[START THE DATA]
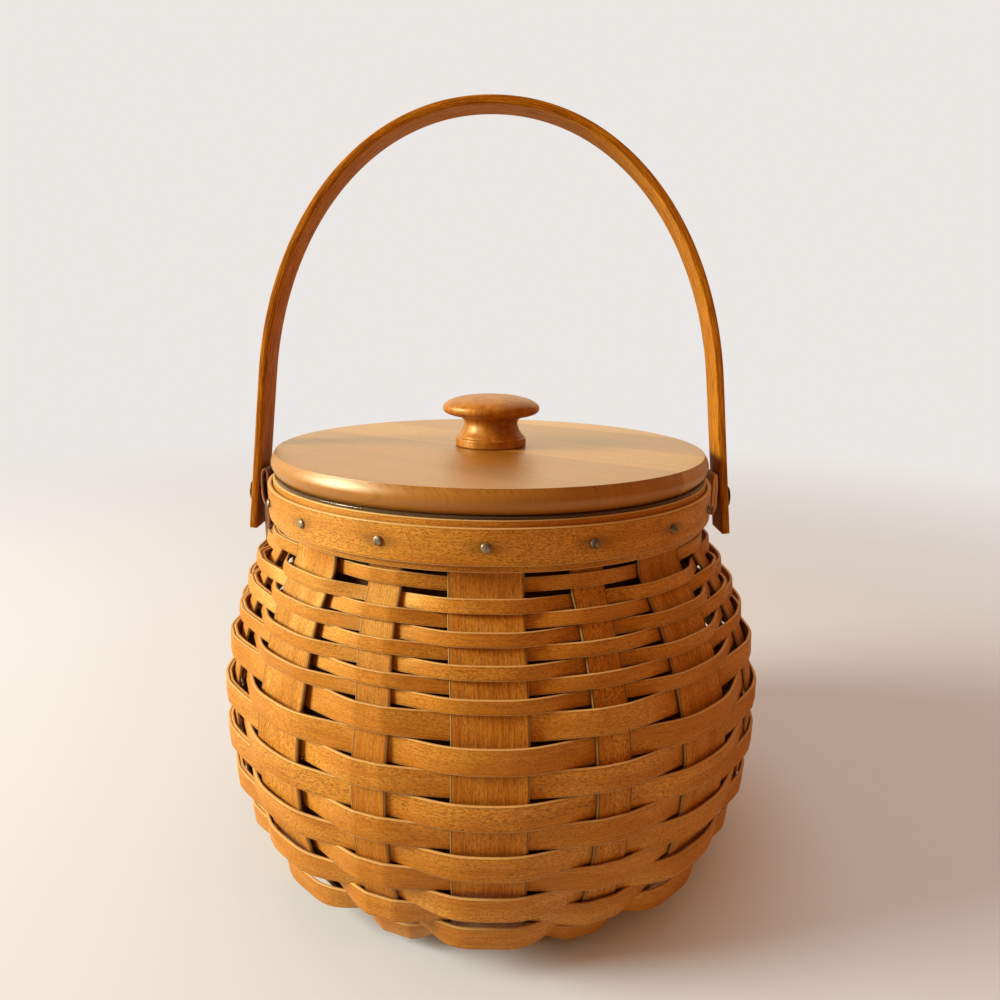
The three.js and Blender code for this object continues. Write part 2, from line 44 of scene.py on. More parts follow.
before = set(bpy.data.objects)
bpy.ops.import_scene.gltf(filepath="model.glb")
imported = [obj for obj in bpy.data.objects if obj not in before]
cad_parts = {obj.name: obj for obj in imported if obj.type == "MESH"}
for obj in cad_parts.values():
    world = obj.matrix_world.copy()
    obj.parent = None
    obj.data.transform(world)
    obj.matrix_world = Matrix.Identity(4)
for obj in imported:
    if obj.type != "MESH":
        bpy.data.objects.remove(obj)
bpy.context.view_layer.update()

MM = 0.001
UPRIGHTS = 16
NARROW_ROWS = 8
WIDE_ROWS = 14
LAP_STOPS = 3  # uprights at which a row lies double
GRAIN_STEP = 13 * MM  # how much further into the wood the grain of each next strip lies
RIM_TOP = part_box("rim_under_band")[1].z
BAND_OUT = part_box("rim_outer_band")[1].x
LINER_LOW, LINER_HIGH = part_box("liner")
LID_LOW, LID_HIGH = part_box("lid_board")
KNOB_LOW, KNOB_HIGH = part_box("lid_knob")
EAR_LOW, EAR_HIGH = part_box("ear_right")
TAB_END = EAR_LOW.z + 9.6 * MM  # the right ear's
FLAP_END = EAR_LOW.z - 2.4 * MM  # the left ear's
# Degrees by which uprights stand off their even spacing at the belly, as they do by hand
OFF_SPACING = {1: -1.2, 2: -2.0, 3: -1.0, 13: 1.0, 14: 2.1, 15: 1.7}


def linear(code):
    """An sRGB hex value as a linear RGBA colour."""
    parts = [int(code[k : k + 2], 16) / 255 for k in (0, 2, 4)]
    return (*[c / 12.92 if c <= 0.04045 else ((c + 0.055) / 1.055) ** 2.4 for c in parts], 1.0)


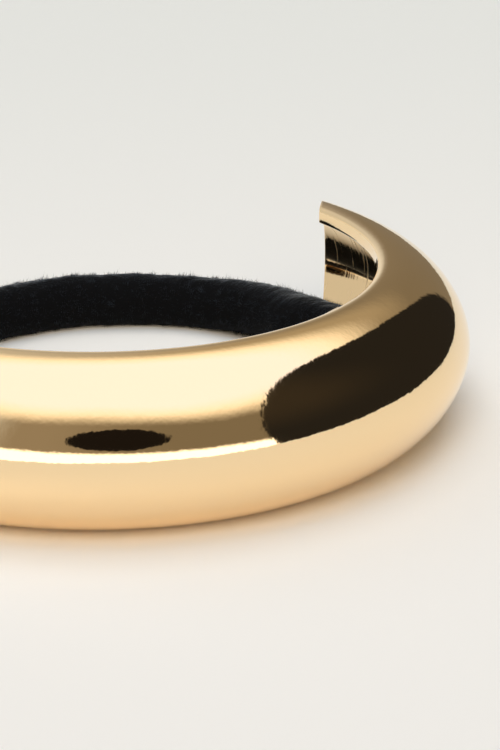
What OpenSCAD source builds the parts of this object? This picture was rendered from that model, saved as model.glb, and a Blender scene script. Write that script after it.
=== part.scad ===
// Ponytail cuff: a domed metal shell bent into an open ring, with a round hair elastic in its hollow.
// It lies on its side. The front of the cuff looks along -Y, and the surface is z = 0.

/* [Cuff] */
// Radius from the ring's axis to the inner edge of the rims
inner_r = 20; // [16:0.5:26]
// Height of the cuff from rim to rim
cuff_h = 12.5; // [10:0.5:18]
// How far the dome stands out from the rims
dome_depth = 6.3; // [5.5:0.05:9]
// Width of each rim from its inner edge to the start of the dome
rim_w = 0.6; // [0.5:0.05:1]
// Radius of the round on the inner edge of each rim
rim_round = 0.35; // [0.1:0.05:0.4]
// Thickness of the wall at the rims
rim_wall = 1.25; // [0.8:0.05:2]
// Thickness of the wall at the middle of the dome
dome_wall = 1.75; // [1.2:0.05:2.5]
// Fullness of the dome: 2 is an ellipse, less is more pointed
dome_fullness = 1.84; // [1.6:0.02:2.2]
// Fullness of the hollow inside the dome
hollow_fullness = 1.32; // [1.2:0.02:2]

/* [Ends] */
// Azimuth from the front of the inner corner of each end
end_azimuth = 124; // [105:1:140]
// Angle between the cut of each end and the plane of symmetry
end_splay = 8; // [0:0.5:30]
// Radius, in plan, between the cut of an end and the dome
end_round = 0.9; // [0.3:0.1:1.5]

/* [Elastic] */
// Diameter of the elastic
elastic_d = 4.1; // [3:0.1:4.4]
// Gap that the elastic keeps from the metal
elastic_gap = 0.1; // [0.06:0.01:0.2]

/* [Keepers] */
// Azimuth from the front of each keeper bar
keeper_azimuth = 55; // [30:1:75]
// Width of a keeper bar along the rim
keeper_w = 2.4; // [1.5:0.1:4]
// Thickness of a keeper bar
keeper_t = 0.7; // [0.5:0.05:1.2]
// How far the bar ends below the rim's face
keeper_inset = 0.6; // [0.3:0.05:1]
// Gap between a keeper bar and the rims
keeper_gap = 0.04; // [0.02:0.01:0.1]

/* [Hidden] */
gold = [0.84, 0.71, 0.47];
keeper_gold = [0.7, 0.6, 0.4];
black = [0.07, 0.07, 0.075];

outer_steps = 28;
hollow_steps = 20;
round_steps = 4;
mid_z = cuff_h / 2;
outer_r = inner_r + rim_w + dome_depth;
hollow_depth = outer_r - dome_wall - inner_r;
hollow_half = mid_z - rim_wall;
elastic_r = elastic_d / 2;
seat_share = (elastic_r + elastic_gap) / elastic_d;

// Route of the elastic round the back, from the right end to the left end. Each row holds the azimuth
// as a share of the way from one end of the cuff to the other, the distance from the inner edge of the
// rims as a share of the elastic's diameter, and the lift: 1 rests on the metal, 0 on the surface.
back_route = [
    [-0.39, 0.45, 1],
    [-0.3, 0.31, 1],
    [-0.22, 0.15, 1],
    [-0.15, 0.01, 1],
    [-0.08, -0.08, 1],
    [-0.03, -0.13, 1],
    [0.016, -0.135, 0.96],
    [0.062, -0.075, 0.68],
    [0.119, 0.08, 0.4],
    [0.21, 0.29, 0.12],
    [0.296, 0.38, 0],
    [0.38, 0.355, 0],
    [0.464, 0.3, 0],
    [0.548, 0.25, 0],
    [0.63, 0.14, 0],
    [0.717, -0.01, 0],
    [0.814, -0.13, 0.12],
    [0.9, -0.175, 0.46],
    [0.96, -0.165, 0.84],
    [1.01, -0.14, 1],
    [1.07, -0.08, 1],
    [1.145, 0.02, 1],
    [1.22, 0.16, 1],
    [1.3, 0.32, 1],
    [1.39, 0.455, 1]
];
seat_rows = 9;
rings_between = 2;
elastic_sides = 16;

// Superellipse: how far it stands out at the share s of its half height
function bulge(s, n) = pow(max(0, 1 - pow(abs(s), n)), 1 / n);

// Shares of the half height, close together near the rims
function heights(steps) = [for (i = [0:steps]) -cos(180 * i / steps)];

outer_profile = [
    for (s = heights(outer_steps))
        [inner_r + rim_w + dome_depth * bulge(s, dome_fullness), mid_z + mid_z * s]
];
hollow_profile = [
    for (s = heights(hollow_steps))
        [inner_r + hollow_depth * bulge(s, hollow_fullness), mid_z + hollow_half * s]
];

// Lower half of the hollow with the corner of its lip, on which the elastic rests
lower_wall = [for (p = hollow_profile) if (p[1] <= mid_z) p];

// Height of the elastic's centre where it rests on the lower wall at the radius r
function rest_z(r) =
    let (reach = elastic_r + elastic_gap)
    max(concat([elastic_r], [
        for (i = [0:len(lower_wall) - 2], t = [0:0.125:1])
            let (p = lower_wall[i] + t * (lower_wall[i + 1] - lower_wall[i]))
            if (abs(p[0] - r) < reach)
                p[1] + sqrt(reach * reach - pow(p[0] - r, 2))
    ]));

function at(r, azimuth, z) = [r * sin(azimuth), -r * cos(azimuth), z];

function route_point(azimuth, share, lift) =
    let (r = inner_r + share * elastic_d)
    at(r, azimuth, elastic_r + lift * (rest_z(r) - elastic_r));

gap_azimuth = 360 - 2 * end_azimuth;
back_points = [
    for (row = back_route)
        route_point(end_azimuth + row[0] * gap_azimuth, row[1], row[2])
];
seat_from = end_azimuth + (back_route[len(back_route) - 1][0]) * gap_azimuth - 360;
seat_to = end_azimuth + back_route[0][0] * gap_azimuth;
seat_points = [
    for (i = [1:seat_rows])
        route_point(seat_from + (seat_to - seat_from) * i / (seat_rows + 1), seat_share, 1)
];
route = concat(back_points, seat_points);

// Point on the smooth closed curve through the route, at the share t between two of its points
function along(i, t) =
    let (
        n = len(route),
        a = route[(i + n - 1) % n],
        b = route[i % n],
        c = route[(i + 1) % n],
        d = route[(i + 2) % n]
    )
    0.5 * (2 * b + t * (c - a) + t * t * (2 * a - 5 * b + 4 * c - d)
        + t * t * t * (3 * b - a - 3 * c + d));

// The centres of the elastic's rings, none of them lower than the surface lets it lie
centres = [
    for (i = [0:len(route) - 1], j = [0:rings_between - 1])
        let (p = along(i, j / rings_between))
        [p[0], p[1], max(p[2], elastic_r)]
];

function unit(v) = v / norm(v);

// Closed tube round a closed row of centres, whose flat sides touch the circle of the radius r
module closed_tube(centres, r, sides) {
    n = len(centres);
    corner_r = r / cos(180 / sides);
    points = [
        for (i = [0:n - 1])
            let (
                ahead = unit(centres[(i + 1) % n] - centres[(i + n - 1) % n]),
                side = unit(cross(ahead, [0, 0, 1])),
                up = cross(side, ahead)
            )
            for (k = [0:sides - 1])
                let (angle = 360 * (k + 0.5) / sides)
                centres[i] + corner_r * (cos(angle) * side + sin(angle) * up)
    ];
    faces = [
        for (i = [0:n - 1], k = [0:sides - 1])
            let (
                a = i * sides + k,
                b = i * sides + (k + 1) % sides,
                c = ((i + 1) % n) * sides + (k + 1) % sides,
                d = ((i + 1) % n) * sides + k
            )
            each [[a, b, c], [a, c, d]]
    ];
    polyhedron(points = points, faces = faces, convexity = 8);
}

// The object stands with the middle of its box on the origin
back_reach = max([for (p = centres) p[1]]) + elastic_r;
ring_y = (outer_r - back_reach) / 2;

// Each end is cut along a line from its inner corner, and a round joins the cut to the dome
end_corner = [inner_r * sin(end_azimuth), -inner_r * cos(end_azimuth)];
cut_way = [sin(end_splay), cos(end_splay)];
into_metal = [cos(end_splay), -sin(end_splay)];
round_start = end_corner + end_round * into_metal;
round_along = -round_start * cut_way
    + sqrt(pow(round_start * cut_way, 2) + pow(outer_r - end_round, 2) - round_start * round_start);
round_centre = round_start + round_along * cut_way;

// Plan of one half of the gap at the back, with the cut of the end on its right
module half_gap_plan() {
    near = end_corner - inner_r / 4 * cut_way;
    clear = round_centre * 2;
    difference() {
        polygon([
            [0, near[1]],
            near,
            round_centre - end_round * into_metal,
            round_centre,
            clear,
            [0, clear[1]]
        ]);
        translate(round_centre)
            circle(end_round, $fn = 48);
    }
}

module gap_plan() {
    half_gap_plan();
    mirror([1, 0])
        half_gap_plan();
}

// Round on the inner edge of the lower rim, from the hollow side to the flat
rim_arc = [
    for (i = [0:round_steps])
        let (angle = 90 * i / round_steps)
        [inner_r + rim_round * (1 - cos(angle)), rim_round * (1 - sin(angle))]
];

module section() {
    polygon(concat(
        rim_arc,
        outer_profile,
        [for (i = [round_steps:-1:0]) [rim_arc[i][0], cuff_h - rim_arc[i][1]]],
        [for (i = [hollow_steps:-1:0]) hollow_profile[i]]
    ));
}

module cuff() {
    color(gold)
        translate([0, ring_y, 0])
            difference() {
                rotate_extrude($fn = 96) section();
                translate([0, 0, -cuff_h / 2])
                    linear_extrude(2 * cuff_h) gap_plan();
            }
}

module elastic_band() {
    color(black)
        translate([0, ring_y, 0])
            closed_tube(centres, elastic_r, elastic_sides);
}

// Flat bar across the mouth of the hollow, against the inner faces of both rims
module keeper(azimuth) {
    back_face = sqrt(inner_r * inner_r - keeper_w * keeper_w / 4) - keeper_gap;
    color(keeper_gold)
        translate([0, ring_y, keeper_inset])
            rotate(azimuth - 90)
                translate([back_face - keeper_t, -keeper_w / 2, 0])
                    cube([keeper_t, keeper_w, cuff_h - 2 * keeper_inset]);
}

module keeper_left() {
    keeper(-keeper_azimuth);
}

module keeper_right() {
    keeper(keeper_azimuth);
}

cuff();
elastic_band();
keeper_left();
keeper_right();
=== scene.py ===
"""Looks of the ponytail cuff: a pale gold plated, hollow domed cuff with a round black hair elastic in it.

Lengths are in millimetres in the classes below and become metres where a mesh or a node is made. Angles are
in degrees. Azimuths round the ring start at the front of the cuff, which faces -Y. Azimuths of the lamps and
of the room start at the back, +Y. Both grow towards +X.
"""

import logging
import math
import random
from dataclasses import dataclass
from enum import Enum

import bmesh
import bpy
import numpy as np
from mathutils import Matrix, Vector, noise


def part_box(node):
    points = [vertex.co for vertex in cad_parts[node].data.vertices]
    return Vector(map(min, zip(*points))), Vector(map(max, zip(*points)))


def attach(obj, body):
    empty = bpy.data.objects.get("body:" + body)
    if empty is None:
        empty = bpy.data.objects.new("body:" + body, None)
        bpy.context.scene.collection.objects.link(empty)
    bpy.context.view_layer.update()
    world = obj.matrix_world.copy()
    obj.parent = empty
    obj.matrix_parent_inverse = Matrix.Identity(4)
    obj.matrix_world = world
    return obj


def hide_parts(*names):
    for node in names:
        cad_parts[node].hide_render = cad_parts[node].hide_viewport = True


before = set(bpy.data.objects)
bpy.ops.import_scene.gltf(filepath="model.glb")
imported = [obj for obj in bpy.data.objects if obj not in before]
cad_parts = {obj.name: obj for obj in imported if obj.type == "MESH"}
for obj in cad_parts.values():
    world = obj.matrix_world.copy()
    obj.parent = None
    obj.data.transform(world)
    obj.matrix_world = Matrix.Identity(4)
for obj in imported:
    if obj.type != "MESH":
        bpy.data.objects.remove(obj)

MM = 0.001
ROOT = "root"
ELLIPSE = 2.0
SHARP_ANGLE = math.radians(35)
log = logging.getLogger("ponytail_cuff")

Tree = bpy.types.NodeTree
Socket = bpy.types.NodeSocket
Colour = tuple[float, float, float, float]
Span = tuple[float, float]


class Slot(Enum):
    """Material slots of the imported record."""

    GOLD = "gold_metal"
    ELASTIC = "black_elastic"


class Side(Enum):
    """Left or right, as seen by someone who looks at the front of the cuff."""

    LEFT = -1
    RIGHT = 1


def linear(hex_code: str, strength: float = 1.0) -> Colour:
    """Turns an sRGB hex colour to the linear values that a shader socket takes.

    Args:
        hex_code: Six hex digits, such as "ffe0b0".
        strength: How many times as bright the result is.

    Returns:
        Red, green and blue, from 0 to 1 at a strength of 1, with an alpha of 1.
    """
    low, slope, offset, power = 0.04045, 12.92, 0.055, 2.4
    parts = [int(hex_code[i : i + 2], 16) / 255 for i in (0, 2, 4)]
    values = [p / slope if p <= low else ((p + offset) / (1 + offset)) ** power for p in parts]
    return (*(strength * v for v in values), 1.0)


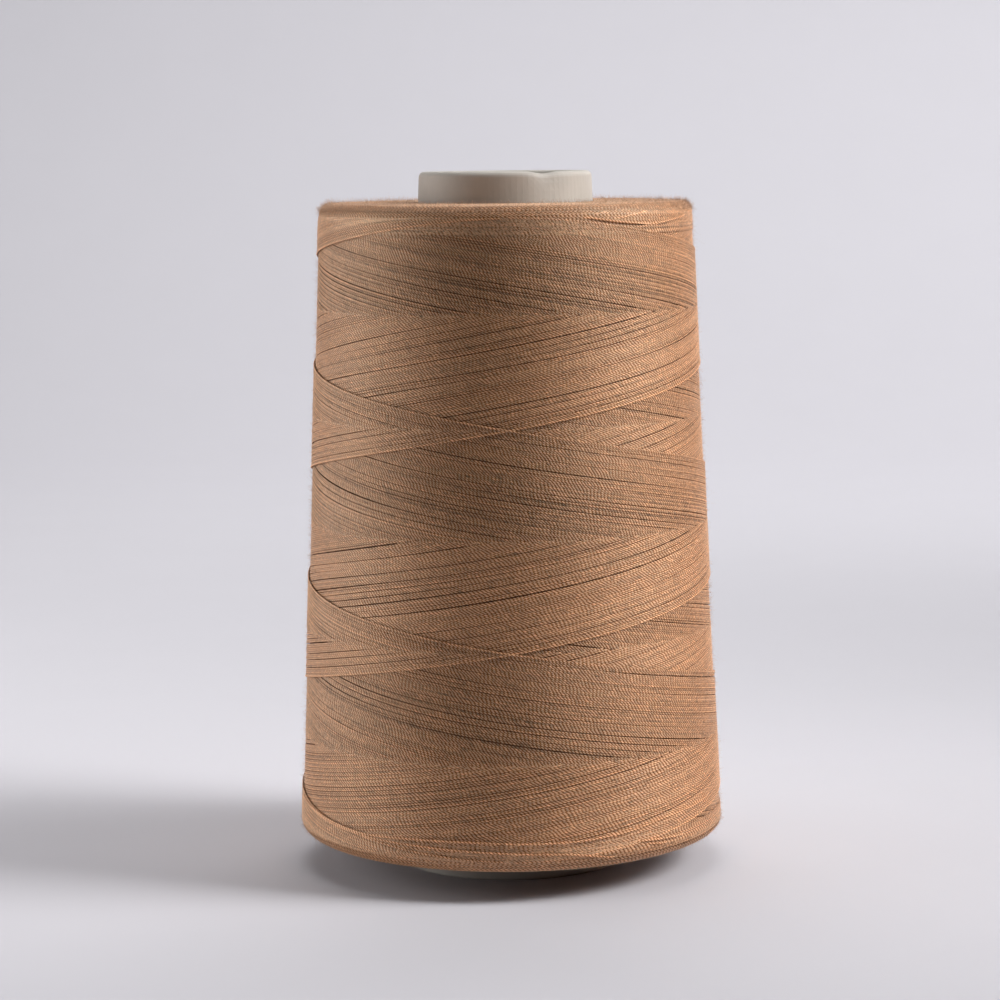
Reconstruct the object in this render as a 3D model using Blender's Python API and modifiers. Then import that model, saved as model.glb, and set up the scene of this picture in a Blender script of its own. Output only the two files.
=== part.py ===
[END THE DATA]
**DO THIS:**
Give back, word for word, only the lines above from the line holding "of both rims" to the line holding "points = [vertex.co", both included.

**FULL ANSWER:**
// Flat bar across the mouth of the hollow, against the inner faces of both rims
module keeper(azimuth) {
    back_face = sqrt(inner_r * inner_r - keeper_w * keeper_w / 4) - keeper_gap;
    color(keeper_gold)
        translate([0, ring_y, keeper_inset])
            rotate(azimuth - 90)
                translate([back_face - keeper_t, -keeper_w / 2, 0])
                    cube([keeper_t, keeper_w, cuff_h - 2 * keeper_inset]);
}

module keeper_left() {
    keeper(-keeper_azimuth);
}

module keeper_right() {
    keeper(keeper_azimuth);
}

cuff();
elastic_band();
keeper_left();
keeper_right();
=== scene.py ===
"""Looks of the ponytail cuff: a pale gold plated, hollow domed cuff with a round black hair elastic in it.

Lengths are in millimetres in the classes below and become metres where a mesh or a node is made. Angles are
in degrees. Azimuths round the ring start at the front of the cuff, which faces -Y. Azimuths of the lamps and
of the room start at the back, +Y. Both grow towards +X.
"""

import logging
import math
import random
from dataclasses import dataclass
from enum import Enum

import bmesh
import bpy
import numpy as np
from mathutils import Matrix, Vector, noise


def part_box(node):
    points = [vertex.co for vertex in cad_parts[node].data.vertices]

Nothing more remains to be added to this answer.